The problem:
Using the data beneath this instruction, retype only the lines from the one that contains "build_pot(ceramic)" down to the one that contains "bpy.data.objects.remove(obj)", both included, exactly as they appear.

Excerpted data:
--- Start ---

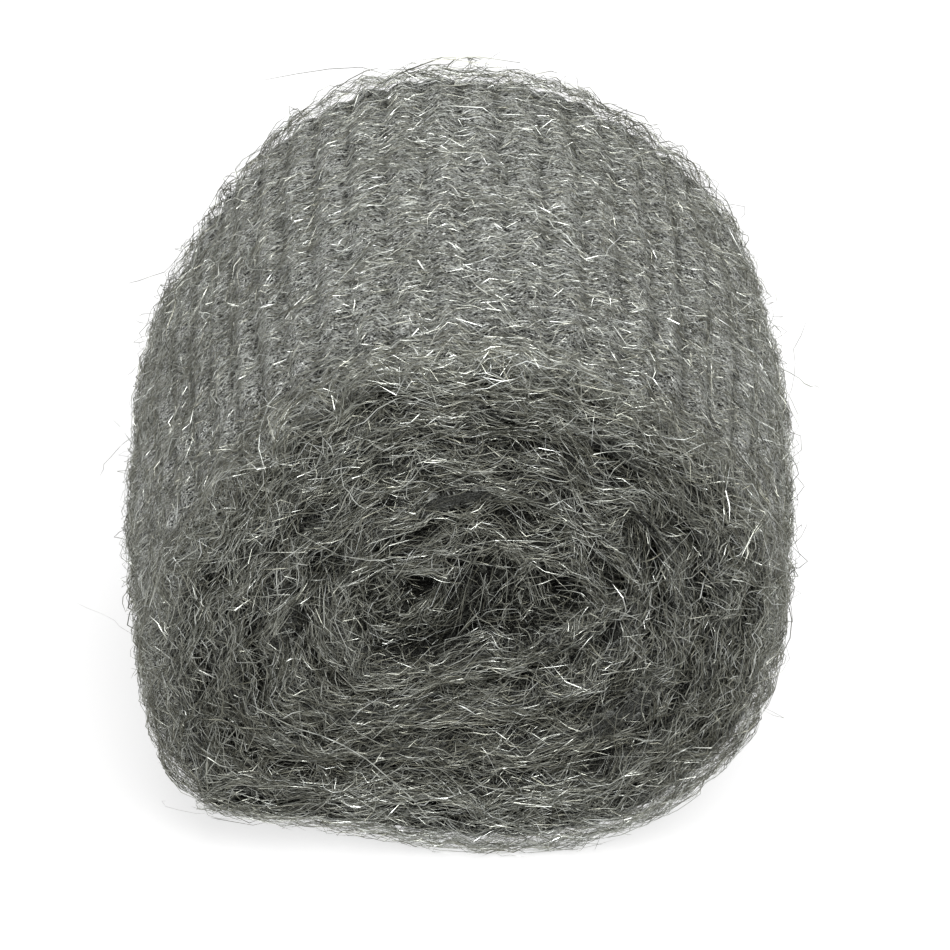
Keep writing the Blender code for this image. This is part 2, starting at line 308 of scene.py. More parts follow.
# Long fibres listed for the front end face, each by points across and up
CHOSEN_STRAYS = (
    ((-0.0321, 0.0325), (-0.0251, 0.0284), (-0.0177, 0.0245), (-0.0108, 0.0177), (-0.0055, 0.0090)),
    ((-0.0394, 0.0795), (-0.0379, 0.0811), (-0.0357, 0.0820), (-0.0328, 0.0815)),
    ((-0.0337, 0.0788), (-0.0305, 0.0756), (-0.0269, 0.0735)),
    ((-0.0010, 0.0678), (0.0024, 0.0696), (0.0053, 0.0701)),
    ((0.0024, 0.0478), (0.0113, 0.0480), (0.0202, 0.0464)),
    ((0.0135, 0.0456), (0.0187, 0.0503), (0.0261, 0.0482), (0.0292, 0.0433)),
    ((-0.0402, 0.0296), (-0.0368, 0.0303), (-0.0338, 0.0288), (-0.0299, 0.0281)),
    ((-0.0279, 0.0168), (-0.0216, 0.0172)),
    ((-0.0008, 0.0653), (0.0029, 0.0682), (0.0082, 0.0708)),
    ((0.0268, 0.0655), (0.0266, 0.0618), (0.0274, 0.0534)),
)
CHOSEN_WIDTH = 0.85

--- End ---
--- Start ---

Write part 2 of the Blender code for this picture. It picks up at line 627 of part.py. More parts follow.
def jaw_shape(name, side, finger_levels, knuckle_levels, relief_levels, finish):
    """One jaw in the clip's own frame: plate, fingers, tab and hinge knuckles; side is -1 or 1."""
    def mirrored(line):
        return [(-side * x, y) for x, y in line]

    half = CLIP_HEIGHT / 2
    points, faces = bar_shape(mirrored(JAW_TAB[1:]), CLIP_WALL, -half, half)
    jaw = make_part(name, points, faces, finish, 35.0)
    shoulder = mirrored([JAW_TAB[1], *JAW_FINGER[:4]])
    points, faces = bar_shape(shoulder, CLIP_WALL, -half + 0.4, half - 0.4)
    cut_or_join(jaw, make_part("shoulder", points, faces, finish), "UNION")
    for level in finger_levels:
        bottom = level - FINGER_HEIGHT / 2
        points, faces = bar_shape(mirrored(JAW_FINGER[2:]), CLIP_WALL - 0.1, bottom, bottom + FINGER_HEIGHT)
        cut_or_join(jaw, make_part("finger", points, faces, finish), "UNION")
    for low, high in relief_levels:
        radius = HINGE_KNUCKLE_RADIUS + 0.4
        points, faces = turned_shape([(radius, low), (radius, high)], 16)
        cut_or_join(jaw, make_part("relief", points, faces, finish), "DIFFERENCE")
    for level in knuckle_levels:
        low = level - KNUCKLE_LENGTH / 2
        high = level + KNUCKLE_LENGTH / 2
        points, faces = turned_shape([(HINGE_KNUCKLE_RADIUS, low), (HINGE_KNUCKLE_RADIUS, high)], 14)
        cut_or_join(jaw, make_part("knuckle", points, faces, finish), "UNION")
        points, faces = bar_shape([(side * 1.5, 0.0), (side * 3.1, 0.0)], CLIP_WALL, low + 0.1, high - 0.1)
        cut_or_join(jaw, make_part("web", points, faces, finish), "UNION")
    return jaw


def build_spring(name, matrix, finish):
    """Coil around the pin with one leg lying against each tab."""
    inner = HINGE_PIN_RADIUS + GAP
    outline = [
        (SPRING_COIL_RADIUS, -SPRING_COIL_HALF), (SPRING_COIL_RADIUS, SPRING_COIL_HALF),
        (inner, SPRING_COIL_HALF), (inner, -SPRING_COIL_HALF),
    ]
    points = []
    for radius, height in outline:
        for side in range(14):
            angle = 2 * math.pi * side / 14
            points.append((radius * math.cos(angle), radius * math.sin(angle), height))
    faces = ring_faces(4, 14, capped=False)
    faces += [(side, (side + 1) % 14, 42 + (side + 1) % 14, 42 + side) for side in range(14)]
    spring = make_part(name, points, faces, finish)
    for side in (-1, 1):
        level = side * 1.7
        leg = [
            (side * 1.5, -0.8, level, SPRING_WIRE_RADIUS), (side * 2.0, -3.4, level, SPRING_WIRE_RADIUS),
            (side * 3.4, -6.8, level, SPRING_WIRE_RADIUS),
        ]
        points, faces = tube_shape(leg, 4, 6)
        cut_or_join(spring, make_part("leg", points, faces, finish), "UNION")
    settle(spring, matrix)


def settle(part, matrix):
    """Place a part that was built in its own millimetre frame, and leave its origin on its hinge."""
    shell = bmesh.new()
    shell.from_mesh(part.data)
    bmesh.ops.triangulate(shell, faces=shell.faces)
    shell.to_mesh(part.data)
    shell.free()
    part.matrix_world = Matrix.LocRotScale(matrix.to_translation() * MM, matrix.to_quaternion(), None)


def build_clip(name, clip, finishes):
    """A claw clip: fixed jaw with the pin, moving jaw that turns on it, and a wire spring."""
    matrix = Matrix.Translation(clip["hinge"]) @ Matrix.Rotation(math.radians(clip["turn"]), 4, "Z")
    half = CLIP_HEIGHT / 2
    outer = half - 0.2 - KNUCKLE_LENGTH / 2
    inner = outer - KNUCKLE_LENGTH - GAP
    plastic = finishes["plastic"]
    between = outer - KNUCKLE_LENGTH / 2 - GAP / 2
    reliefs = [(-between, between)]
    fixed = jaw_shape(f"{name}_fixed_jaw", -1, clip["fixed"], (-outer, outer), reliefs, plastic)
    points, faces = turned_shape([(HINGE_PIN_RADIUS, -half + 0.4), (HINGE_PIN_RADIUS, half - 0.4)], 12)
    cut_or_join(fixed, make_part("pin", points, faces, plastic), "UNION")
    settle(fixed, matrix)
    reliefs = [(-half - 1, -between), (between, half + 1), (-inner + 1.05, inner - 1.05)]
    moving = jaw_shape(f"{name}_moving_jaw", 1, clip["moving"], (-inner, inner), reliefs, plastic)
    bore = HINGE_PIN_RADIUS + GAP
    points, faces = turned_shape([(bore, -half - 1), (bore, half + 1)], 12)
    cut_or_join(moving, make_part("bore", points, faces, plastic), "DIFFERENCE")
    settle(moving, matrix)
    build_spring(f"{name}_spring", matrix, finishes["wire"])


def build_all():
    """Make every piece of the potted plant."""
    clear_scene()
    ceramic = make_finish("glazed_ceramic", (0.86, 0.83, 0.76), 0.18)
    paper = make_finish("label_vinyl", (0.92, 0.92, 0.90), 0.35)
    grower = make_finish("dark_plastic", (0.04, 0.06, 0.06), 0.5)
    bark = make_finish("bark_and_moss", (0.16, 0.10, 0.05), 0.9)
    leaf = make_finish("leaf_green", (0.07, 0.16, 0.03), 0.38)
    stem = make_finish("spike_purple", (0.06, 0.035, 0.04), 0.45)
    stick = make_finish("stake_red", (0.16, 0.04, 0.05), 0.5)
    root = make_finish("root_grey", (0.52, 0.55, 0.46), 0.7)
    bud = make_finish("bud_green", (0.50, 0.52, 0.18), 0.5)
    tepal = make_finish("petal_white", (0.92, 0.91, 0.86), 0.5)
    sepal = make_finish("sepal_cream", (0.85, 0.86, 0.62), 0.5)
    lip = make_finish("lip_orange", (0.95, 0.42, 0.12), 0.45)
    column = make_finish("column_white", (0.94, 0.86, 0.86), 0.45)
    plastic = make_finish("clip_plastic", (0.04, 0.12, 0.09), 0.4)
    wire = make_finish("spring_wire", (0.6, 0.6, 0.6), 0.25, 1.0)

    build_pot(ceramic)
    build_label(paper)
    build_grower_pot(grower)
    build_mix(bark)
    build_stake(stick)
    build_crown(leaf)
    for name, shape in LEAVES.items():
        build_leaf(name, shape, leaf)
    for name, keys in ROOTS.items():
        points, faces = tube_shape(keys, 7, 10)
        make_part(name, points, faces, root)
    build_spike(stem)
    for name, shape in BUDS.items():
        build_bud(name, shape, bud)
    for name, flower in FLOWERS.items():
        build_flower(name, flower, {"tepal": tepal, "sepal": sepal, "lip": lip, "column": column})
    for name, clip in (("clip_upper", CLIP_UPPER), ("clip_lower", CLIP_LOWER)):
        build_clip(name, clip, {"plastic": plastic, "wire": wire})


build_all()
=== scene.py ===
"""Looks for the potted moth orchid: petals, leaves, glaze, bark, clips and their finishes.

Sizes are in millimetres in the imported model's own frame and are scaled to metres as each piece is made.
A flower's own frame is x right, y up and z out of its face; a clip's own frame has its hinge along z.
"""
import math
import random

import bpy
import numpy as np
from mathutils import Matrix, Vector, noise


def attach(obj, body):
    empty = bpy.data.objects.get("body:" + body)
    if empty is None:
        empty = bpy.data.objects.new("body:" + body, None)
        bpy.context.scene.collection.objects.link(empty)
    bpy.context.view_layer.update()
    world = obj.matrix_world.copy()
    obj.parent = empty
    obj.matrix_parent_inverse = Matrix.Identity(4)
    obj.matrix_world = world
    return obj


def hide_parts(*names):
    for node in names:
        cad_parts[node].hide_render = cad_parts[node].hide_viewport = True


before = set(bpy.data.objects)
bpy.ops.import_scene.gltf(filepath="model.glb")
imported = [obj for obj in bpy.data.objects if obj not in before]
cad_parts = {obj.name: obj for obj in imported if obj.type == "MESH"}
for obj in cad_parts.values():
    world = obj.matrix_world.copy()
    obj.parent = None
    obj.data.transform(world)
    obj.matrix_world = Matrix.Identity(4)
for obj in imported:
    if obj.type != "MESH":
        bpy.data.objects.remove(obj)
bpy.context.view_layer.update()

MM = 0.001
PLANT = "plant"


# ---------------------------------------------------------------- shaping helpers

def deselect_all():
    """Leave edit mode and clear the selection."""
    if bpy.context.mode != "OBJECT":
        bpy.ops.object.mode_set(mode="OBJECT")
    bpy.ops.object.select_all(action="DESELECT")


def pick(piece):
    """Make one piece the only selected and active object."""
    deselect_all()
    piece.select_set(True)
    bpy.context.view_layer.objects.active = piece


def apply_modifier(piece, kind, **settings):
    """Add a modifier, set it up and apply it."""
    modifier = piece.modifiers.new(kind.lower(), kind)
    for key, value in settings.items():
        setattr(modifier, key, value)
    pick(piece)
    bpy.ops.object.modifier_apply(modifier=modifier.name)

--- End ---

Written reply:
    build_pot(ceramic)
    build_label(paper)
    build_grower_pot(grower)
    build_mix(bark)
    build_stake(stick)
    build_crown(leaf)
    for name, shape in LEAVES.items():
        build_leaf(name, shape, leaf)
    for name, keys in ROOTS.items():
        points, faces = tube_shape(keys, 7, 10)
        make_part(name, points, faces, root)
    build_spike(stem)
    for name, shape in BUDS.items():
        build_bud(name, shape, bud)
    for name, flower in FLOWERS.items():
        build_flower(name, flower, {"tepal": tepal, "sepal": sepal, "lip": lip, "column": column})
    for name, clip in (("clip_upper", CLIP_UPPER), ("clip_lower", CLIP_LOWER)):
        build_clip(name, clip, {"plastic": plastic, "wire": wire})


build_all()
=== scene.py ===
"""Looks for the potted moth orchid: petals, leaves, glaze, bark, clips and their finishes.

Sizes are in millimetres in the imported model's own frame and are scaled to metres as each piece is made.
A flower's own frame is x right, y up and z out of its face; a clip's own frame has its hinge along z.
"""
import math
import random

import bpy
import numpy as np
from mathutils import Matrix, Vector, noise


def attach(obj, body):
    empty = bpy.data.objects.get("body:" + body)
    if empty is None:
        empty = bpy.data.objects.new("body:" + body, None)
        bpy.context.scene.collection.objects.link(empty)
    bpy.context.view_layer.update()
    world = obj.matrix_world.copy()
    obj.parent = empty
    obj.matrix_parent_inverse = Matrix.Identity(4)
    obj.matrix_world = world
    return obj


def hide_parts(*names):
    for node in names:
        cad_parts[node].hide_render = cad_parts[node].hide_viewport = True


before = set(bpy.data.objects)
bpy.ops.import_scene.gltf(filepath="model.glb")
imported = [obj for obj in bpy.data.objects if obj not in before]
cad_parts = {obj.name: obj for obj in imported if obj.type == "MESH"}
for obj in cad_parts.values():
    world = obj.matrix_world.copy()
    obj.parent = None
    obj.data.transform(world)
    obj.matrix_world = Matrix.Identity(4)
for obj in imported:
    if obj.type != "MESH":
        bpy.data.objects.remove(obj)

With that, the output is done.